*1344In two related child protective proceedings pursuant to Family Court Act article 10, Leonardo V appeals, as limited by his brief, from (1) so much of an order of the Family Court, Nassau County (Eisman, J.), dated December 15, 2010, as granted that branch of the motion of the Nassau County Department of Social Services which was for summary judgment on the issue of his severe abuse of his biological child, Leonardo V, Jr., and (2) so much of an order of the same court dated December 17, 2010, as granted that branch of the motion of the Nassau County Department of Social Services which was for summary judgment on the issue of his severe abuse of the child Joanna B., for whom he was legally responsible.
Ordered that the order dated December 15, 2010, is affirmed insofar as appealed from, without costs or disbursements; and it is further,
Ordered that the order dated December 17, 2010, is modified, on the facts and in the exercise of discretion, by deleting the word “severe” from the decretal paragraph granting that branch of the motion of the Nassau County Department of Social Services which was for summary judgment on the issue of the appellant’s severe abuse of the child Joanna B.; as so modified, the order dated December 17, 2010, is affirmed insofar as appealed from, without costs or disbursements.
The Family Court properly granted that branch of the motion of the Nassau County Department of Social Services (hereinafter DSS) which was for summary judgment on the issue of the appellant’s severe abuse of his biological child, Leonardo V, Jr. (see Social Services Law § 384-b [8] [a] [iii] [A]). DSS established, prima facie, that the appellant had been convicted of, inter alia, murder in the first degree for killing the child’s mother and that reasonable efforts to return Leonardo V., Jr., to the home should be excused as being detrimental to the best interests of the child (see Social Services Law § 384-b [8] [a] [iii], [iv]; Penal Law § 125.27; Matter of Yamillette G. [Marlene M.], 74 AD3d 1066, 1067-1068 [2010]; Matter of Jamel B., 47 AD3d 626, 627 [2008]). In opposition, the appellant failed to raise a triable issue of fact (see Matter of Suffolk County Dept. of Social Servs. v James M., 83 NY2d 178, 183 [1994]). Accordingly, the Family Court properly granted that branch of DSS’s motion which was for summary judgment on the issue of the appellant’s severe abuse of the child Leonardo V, Jr.
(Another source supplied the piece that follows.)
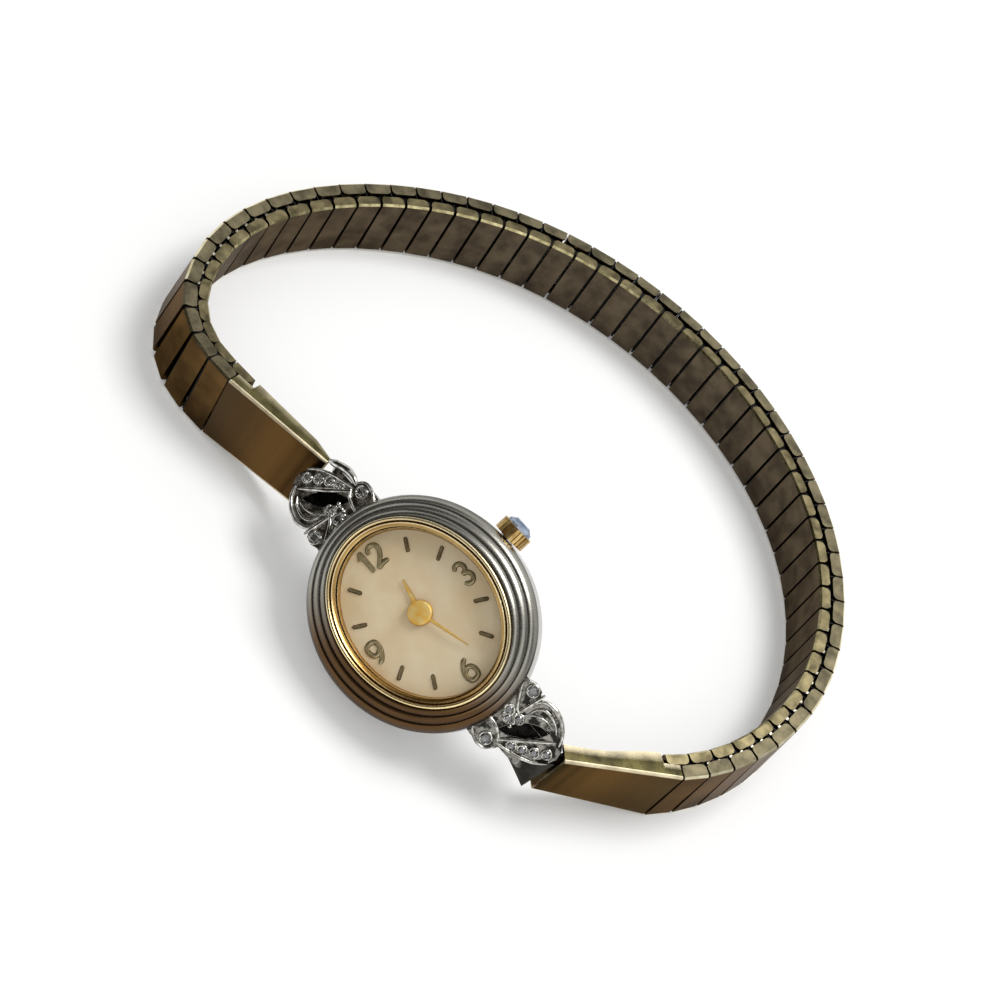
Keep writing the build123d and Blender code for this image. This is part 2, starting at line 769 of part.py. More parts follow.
def lug_plate():
    """The ornamental plate with its slanting pointed hollow, sunk into it from above."""
    outline = Polygon(*[lug_point(share) for share in lug_outline_shares], align=None)
    plate = Pos(0, 0, lug_top - lug_thickness) * extrude(outline, amount=lug_thickness)
    start, end = (Vector(*lug_point(share)) for share in hollow_ends_shares)
    side = (end - start).normalized().rotate(Axis.Z, 90) * (hollow_width / 2)
    middle = (start + end) * 0.5
    hollow = make_face([ThreePointArc(start, middle + side, end), ThreePointArc(end, middle - side, start)])
    cut = Pos(0, 0, lug_top - hollow_depth) * extrude(hollow, amount=hollow_depth + cut_overrun)
    return droop(plate - cut)


def lug():
    """Plate, two ears that carry the bar, and the web between case and ears."""
    shape = lug_plate()
    for inner in (ear_far_inner - ear_thickness, ear_inner):
        profile = Polygon((lug_root, lug_top - lug_thickness), (bar_y, lug_top - lug_thickness - ear_radius),
                          (bar_y + ear_radius, bar_z + ear_radius), (bar_y + ear_radius, bar_z),
                          (bar_y, bar_z - ear_radius), (lug_root, case_low + case_foot_inset),
                          align=None)
        ear = Plane.YZ * profile
        shape += Pos(inner, 0, 0) * extrude(ear, amount=ear_thickness, dir=(1, 0, 0))
    shape -= oval(case_half_long, case_half_short, case_low - cut_overrun, rim_top)
    return shape - along_x(bar_radius + seat_gap, -lug_half_width - cut_overrun,
                           lug_half_width + cut_overrun, bar_z, bar_y)


def lug_bars():
    bar = along_x(bar_radius, ear_far_inner - ear_thickness, ear_inner + ear_thickness, bar_z, bar_y)
    return group([bar, Rot(0, 0, 180) * bar])


def set_stone(share, radius):
    """A round stone standing proud of the lug's plate: a girdle and a tapered crown."""
    x, y = lug_point(share)
    girdle = extrude(Circle(radius), amount=stone_crown / 2)
    crown_part = loft([Pos(0, 0, stone_crown / 2) * Circle(radius),
                       Pos(0, 0, stone_crown) * Circle(radius * stone_table_share)], ruled=True)
    return droop(Pos(x, y, lug_top) * (girdle + crown_part))


def lug_stones():
    stones = [set_stone(share, stone_small_radius) for share in arm_stone_shares + leaf_stone_shares]
    stones += [set_stone(share, stone_large_radius) for share in bead_stone_shares]
    return group(stones + [Rot(0, 0, 180) * stone for stone in stones])


# Band path
def band_line():
    points = [(x * loop_half_length, y * loop_half_depth) for x, y in band_path_shares]
    return Spline(*points)


line = band_line()
link_count = round(line.length / link_pitch)
segment_gaps = tuple(round(share * link_count) for share in segment_gap_shares)
pitch = line.length / link_count


def lift_at(distance):
    """Height and slope that the band gains over the floor as it nears an end piece."""
    from_end = line.length - distance
    if distance < left_lift_run:
        rest = 1 - distance / left_lift_run
        return left_lift * rest * rest, -2 * left_lift * rest / left_lift_run
    if from_end < right_lift_run:
        rest = 1 - from_end / right_lift_run
        return right_lift * rest * rest, 2 * right_lift * rest / right_lift_run
    return 0, 0


def roll_at(share):
    """The band's inward roll, in straight steps between the named values."""
    for (start, low), (end, high) in zip(band_roll, band_roll[1:]):
        if share <= end:
            return low + (high - low) * (share - start) / (end - start)
    return band_roll[-1][1]


def band_frame(distance):
    """The frame on the path: X along the band, Y outwards, Z across the band."""
    place = line.position_at(distance / line.length)
    along = line.tangent_at(distance / line.length)
    lift, slope = lift_at(distance)
    forward = Vector(along.X, along.Y, slope).normalized()
    across = (Vector(0, 0, 1) - forward * forward.Z).normalized()
    across = across.rotate(Axis((0, 0, 0), forward), roll_at(distance / line.length))
    return Plane(origin=(place.X, place.Y, band_width / 2 + lift), x_dir=forward, z_dir=across)


# Links, staples and springs
def shell_link(width, height, gap):
    """An open shell: a roof with lipped ends, and two side walls with rounded free corners."""
    length = pitch - gap
    body = Pos(0, row_gap / 2 + height / 2, 0) * Box(length, height, width)
    top = body.faces().sort_by(Axis.Y)[-1]
    body = chamfer(top.edges().filter_by(Axis.X), link_chamfer)
    inner = width / 2 - link_wall
    low, roof = row_gap / 2, row_gap / 2 + height - link_wall
    body -= block((-length, length), (low - cut_overrun, roof - link_lip), (-inner, inner))
    pocket = length / 2 - link_wall
    body -= block((-pocket, pocket), (low, roof), (-inner, inner))
    return fillet(body.edges().filter_by(Axis.Z).group_by(Axis.Y)[0], link_corner)


def staple(side):
    """A wire staple: a bridge between the rows and a leg into each of them."""
    outer = inner_link_width / 2 - link_wall - staple_side_gap
    reach = leg_gap + staple_leg_height
    half = staple_width / 2
    bridge = block((-half, half), (-reach, reach), (outer - staple_wire, outer))
    legs = block((-half, half), (leg_gap, reach), (outer - staple_leg_length, outer))
    legs += block((-half, half), (-reach, -leg_gap), (outer - staple_leg_length, outer))
    shape = bridge + legs
    return shape if side > 0 else mirror(shape, about=Plane.XY)


def leaf(row):
    """A flat spring that lies under a link's roof and bears on the staples' legs."""
    low = leg_gap + staple_leg_height + spring_gap
    shape = block((-spring_length / 2, spring_length / 2), (low, low + spring_thickness),
                  (-spring_width / 2, spring_width / 2))
    return shape if row > 0 else mirror(shape, about=Plane.XZ)


def band_segments():
    """Solids of every segment: outer links, inner links, and staples with springs."""
    outer_one = shell_link(band_width, outer_link_height, outer_link_gap)
    inner_one = mirror(shell_link(inner_link_width, inner_link_height, inner_link_gap), about=Plane.XZ)
    staples = [staple(side) for side in (-1, 1)]
    edges = segment_gaps + (link_count,)
    segments = []
    for low, high in zip(edges, edges[1:]):
        outer, inner, clips = [], [], []
        for number in range(low, high):
            place = band_frame((number + 0.5) * pitch).location
            outer.append(place * outer_one)
            clips.append(place * leaf(1))
        first = low if low == 0 else low + 1
        for number in range(first, high + 1):
            place = band_frame(number * pitch).location
            inner.append(place * inner_one)
            clips.append(place * leaf(-1))
            for shift in (-staple_offset, staple_offset):
                clips += [place * Pos(shift, 0, 0) * piece for piece in staples]
        segments.append((outer, inner, clips))
    return segments


# End pieces
def hook_point(side):
    """Centre of the hook on its bar: the 12 o'clock bar is at the left."""
    shift = upper_hook_shift if side < 0 else lower_hook_shift
    return in_head(shift, -side * bar_y, bar_z)


def end_frames(side):
    """Two frames of an end piece, at the band and at the head: origin, outward, edge."""
    joint = band_frame(0 if side < 0 else line.length)
    offset, edge = ((left_cover_offset, left_cover_edge) if side < 0
                    else (right_cover_offset, right_cover_edge))
    across, beyond, above = offset
    place, edge = in_head(across, -side * (bar_y + beyond), bar_z + above), Vector(*edge).normalized()
    forward = (place - joint.origin).normalized()
    out = edge.cross(forward).normalized() * side
    near = joint.origin + forward * (outer_link_gap / 2), joint.y_dir, joint.z_dir
    return near, (place, out, edge), forward


def rib(frames, share, width, low, high):
    """A four-cornered face across the end piece, share of the way from band to head."""
    near, far, _ = frames
    place, out, edge = (start + (end - start) * share for start, end in zip(near, far))
    corners = [place + out * depth + edge * (half * width / 2)
               for depth, half in ((low, -1), (high, -1), (high, 1), (low, 1))]
    return make_face(Polyline(*corners, close=True))


def open_edge(share):
    """Level of the cover's open edge, which comes nearer to the roof towards the head."""
    return cover_roof - (cover_depth + (cover_end_depth - cover_depth) * share)


def hull(frames, start, end, inset, low_at, high_at):
    """A tapering body between two ribs, narrower than the end piece by inset on each side."""
    ribs = []
    for share in (start, end):
        width = band_width + (cover_end_width - band_width) * share - 2 * inset
        ribs.append(rib(frames, share, width, low_at(share), high_at(share)))
    return loft(ribs, ruled=True)


def end_length(frames):
    return (frames[1][0] - frames[0][0]).length


def cover(side):
    """A tapering gold cover, open underneath, notched for the last link and for the hook."""
    frames = end_frames(side)
    length = end_length(frames)
    over = cut_overrun / length
    below = lambda share: open_edge(share) - cut_overrun
    shell = hull(frames, 0, 1, 0, open_edge, lambda share: cover_roof)
    shell -= hull(frames, -over, 1 - cover_wall / length, cover_wall, below,
                  lambda share: cover_roof - cover_wall)
    shell -= hull(frames, 1 - over, 1 + over, cover_wall, below, lambda share: cover_slot_top)
    notch = hull(frames, -over, cover_notch / length, -cut_overrun, below, lambda share: row_gap / 2)
    return shell - notch


def hook(side):
    """A liner under the cover that narrows to a tongue and closes round the bar."""
    frames = end_frames(side)
    length = end_length(frames)
    upper = lambda share: open_edge(share) + hook_plate_thickness
    start, end = (cover_notch + part_gap) / length, 1 - tongue_run / length
    liner = hull(frames, start, end, cover_wall + part_gap, open_edge, upper)
    ring_place, pin_line = hook_point(side), head.x_dir
    hinge = (hook_point(-1) - hook_point(1)).normalized()
    turned = max((pin_line.rotate(Axis((0, 0, 0), hinge), angle) for angle in (-hook_tilt, hook_tilt)),
                 key=lambda direction: direction.Z)
    forward = (frames[2] - turned * frames[2].dot(turned)).normalized()
    ring_frame = Plane(origin=ring_place, x_dir=forward, z_dir=turned)
    inward = 1 if side < 0 else -1
    ring = Circle(hook_bore + hook_wall) - Circle(hook_bore)
    ring -= Rot(0, 0, -inward * hook_opening) * Pos(hook_bore + hook_wall, 0) * Rectangle(
        2 * (hook_bore + hook_wall), hook_bore)
    loop = ring_frame.location * extrude(ring, amount=hook_width / 2, both=True)
    back = Plane(origin=ring_place - forward * (hook_bore + hook_wall / 2), x_dir=turned, z_dir=forward)
    root = rib(frames, end, tongue_root_width, open_edge(end), upper(end))
    tongue = loft([root, back * Rectangle(hook_width, hook_wall)], ruled=True)
    return liner + tongue + loop


def build():
    save("case_body", case_shell())
    save("case_back", case_cover())
    save("back_gasket", back_seal())
    save("bezel", stepped_bezel())
    save("bezel_rim", gold_rim())
    save("crystal", glass())
    save("crystal_gasket", glass_seal())
    save("dial", dial_plate())
    save("dial_numerals", numerals())
    save("dial_markers", hour_markers())
    hour_turn = (shown_hour % 12 + shown_minutes / 60) * 30
    save("hour_hand", hand(hour_hand_length, hour_hand_width, hour_boss,
                           cannon_radius + running_gap + hour_pipe_wall, hour_hand_lift, hour_turn))
    save("minute_hand", hand(minute_hand_length, minute_hand_width, minute_boss, cannon_radius,
                             minute_hand_lift, shown_minutes * 6))
    save("hour_wheel", hour_wheel())
    save("centre_wheel", centre_wheel())
    save("minute_wheel", minute_wheel())
    save("third_wheel", geared(1))
    save("step_wheel", geared(2))
    save("rotor", rotor())
    save("main_plate", main_plate())
    save("train_bridge", train_bridge())
    save("circuit_board", circuit_board())
    save("movement_screws", screws())
    save("battery", battery())
    save("battery_clip", battery_clip())
    save("stator", stator())
    save("coil", coil())
    save("movement_ring", movement_ring())
    save("crown_tube", crown_tube())
    save("crown", crown())
    save("crown_stone", crown_stone())
    save("stem", stem())
    save("detent_slide", detent_slide())
    save("upper_lug", lug())
    save("lower_lug", Rot(0, 0, 180) * lug())
    save("lug_bars", lug_bars())
    save("lug_stones", lug_stones())
    for name, shape in written:
        shape.locate(head.location * shape.location)
    for number, (outer, inner, clips) in enumerate(band_segments(), start=1):
        save(f"outer_links_{number}", group(outer))
        save(f"inner_links_{number}", group(inner))
        save(f"link_clips_{number}", group(clips))
    for side, name in ((-1, "upper"), (1, "lower")):
        save(f"{name}_end_piece", cover(side))
        save(f"{name}_hook", hook(side))


def place_line(name, point, direction, shift):
    """Prints a joint's anchor and direction, in metres, for the record."""
    place = [round(float(value) / 1000, 7) for value in (point + shift)]
    print("PLACE", name, place, [round(float(value), 7) for value in direction])


def main():
    build()
    boxes = [shape.bounding_box() for _, shape in written]
    low = [min(getattr(box.min, axis) for box in boxes) for axis in "XYZ"]
    high = [max(getattr(box.max, axis) for box in boxes) for axis in "XYZ"]
    shift = Vector(-(low[0] + high[0]) / 2, -(low[1] + high[1]) / 2, -low[2])
    os.makedirs("parts", exist_ok=True)
    for name, shape in written:
        export_step(Pos(*shift) * shape, f"parts/{name}.step")
    print("BOX", low, high, "links", link_count, "pitch", pitch)
    upper, lower = hook_point(-1), hook_point(1)
    place_line("head_tilt", upper, (upper - lower).normalized(), shift)
    place_line("dial", in_head(0, 0, dial_top), head.z_dir, shift)
    place_line("three", in_head(case_half_short, 0, stem_z), head.x_dir, shift)
    place_line("stem", in_head(0, 0, stem_z), head.x_dir, shift)
    place_line("twelve", in_head(0, 0, 0), head.y_dir, shift)
    place_line("case_back", in_head(0, 0, back_low), head.z_dir * -1, shift)
    link = band_frame((link_count // 2 + 0.5) * pitch)
    place_line("rest", link.origin + link.y_dir * (row_gap + outer_link_height) / 2
               - link.z_dir * (band_width / 2), link.z_dir * -1, shift)
    place_line("minute_wheel", in_head(*motion_place(), 0), head.z_dir, shift)
    for name, place in zip(("third_wheel", "step_wheel", "rotor"), train_places()[1:]):
        place_line(name, in_head(*place, 0), head.z_dir, shift)
    for number in range(link_count + 1):
        frame = band_frame(number * pitch)
        place_line(f"gap_{number}", frame.origin, frame.x_dir, shift)


main()
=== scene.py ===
import json
import math
import bpy
import bmesh
import numpy as np
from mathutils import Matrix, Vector

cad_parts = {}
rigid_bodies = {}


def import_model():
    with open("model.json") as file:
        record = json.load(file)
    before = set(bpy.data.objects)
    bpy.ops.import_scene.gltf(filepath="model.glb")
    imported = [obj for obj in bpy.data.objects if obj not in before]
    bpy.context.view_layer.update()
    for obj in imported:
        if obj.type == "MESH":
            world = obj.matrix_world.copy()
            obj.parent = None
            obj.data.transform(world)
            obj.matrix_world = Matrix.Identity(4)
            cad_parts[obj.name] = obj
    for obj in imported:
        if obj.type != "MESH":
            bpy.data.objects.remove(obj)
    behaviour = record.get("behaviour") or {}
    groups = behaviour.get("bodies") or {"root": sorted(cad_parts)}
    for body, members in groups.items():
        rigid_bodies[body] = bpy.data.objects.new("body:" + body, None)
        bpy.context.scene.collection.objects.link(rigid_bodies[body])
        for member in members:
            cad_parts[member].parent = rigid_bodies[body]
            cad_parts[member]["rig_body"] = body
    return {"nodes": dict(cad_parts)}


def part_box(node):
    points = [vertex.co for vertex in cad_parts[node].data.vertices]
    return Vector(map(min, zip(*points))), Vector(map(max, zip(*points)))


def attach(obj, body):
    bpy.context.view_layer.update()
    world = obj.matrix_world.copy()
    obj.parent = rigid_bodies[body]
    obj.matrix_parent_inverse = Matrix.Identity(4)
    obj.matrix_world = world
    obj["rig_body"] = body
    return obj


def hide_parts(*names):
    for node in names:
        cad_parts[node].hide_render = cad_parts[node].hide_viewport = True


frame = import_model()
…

However, the Family Court erred in granting that branch of DSS’s separate motion which was for summary judgment on *1345the issue of the appellant’s severe abuse of Leonardo V, Jr.’s half-sister Joanna B., for whom the appellant was legally responsible, and whose mother the appellant was convicted of murdering. Social Services Law § 384-b (8) (a) (iii) (A) provides, in relevant part, that a child is severely abused by his or her parent if the parent of such child has been convicted of murder in the first degree as defined in Penal Law § 125.27 and the victim of such crime was the other parent of the child. Although Social Services Law § 384-b does not define “parent” except as to generally include an “incarcerated parent” (Social Services Law § 384-b [2]), the statute “is unmistakably intended to establish necessary procedures and standards for the termination of parental rights and the weighing of those rights of birth parents vis-á-vis their children’s rights to permanency” (Matter of Meredith DD., 13 Misc 3d 894, 898 [2006]). Since the appellant is not the parent of Joanna B., and accordingly, no issue is raised with respect to the termination of the appellant’s parental rights as to Joanna B., he could not be found to have severely abused her within the meaning of Social Services Law § 384-b (8) (a) (iii) (A) (see Matter of Yamillette G., 23 Misc 3d 841, 851-852 [2009], affd on other grounds 74 AD3d 1066 [2010]; Matter of Meredith DD., 13 Misc 3d at 898-899). The failure of DSS to establish its prima facie entitlement to judgment as a matter of law on this issue required the denial of that branch of the motion, regardless of the sufficiency of the appellant’s opposing papers (see Smalls v AJI Indus., Inc., 10 NY3d 733, 735 [2008]; Alvarez v Prospect Hosp., 68 NY2d 320, 324 [1986]; Winegrad v New York Univ. Med. Ctr., 64 NY2d 851, 853 [1985]). Thus, the Family Court erred in granting that branch of DSS’s motion which was for summary judgment on the issue of the appellant’s severe abuse of Joanna within the meaning of Social Services Law § 384-b (8) (a) (iii) (A). However, under the circumstances, we find that the appellant abused Joanna within the meaning of Family Court Act § 1012 (e) (i), and we modify the order dated December 17, 2010, accordingly. Rivera, J.P., Balkin, Belen and Chambers, JJ., concur.